Your answer should be a single number: the count of lines that include the word "parts".

§ RECORDS SHOWN:
++++++++++

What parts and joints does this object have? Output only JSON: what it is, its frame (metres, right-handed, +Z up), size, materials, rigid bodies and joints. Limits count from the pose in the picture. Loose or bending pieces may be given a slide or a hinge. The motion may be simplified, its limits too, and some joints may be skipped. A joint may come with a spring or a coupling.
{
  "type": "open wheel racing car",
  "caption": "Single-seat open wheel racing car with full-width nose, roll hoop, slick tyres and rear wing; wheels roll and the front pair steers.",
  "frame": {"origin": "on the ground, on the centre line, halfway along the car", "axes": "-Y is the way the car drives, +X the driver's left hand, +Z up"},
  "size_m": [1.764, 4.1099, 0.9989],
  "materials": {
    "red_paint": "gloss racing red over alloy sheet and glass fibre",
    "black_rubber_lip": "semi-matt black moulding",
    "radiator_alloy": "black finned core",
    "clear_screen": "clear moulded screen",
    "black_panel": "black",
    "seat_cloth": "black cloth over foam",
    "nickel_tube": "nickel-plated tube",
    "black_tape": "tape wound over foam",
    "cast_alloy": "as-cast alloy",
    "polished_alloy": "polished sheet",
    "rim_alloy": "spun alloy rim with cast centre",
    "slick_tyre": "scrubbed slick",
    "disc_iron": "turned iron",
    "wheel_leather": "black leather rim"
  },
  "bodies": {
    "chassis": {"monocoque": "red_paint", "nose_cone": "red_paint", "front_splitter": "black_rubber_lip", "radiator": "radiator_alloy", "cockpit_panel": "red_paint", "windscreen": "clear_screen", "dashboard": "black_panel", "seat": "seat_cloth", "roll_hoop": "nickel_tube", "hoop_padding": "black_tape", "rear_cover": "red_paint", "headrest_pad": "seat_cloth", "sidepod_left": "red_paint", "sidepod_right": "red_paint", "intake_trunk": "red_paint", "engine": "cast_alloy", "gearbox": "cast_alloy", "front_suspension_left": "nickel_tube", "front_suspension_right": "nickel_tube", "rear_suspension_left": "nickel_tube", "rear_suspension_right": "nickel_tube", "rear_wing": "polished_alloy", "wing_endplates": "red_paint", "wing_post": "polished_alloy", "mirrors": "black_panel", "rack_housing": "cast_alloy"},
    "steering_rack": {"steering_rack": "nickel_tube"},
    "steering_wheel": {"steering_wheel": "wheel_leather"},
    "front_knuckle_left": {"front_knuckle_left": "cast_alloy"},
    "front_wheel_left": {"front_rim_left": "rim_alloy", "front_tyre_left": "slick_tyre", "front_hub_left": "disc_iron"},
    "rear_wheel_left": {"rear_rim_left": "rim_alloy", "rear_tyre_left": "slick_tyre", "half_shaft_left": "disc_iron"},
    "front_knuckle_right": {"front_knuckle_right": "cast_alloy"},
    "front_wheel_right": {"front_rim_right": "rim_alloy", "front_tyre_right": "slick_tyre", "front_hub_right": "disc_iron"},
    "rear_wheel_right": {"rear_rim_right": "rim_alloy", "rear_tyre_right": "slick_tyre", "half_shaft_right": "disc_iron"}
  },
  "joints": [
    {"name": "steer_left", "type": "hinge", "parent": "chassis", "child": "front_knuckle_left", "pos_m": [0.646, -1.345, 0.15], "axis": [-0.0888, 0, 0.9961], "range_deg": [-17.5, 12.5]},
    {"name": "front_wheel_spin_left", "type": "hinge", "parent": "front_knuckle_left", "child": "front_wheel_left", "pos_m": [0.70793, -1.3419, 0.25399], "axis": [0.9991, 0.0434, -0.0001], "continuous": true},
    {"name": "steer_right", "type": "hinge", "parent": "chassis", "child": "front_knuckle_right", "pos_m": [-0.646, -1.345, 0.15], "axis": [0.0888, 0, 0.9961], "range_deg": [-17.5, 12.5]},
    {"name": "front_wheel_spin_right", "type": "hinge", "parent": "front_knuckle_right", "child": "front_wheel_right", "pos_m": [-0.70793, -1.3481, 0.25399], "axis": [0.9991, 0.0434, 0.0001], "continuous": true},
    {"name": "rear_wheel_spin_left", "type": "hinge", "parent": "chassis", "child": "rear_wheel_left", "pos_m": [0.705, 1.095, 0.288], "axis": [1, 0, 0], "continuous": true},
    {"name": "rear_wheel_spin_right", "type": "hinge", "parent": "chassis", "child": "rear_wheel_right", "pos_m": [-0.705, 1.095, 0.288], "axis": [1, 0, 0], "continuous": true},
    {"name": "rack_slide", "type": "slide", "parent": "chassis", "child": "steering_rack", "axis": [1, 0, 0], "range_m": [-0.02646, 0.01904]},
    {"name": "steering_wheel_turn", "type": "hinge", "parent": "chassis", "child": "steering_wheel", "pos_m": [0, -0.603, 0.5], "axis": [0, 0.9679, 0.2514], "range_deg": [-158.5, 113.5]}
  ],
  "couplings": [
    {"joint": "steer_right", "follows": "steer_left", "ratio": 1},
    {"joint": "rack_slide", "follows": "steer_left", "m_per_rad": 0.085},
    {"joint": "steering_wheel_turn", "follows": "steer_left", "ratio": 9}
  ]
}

++++++++++

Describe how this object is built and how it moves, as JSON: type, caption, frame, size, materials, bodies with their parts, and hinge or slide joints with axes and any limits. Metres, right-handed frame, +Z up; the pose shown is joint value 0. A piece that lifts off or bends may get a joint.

++++++++++

§ THE COMPLETED TASK: 2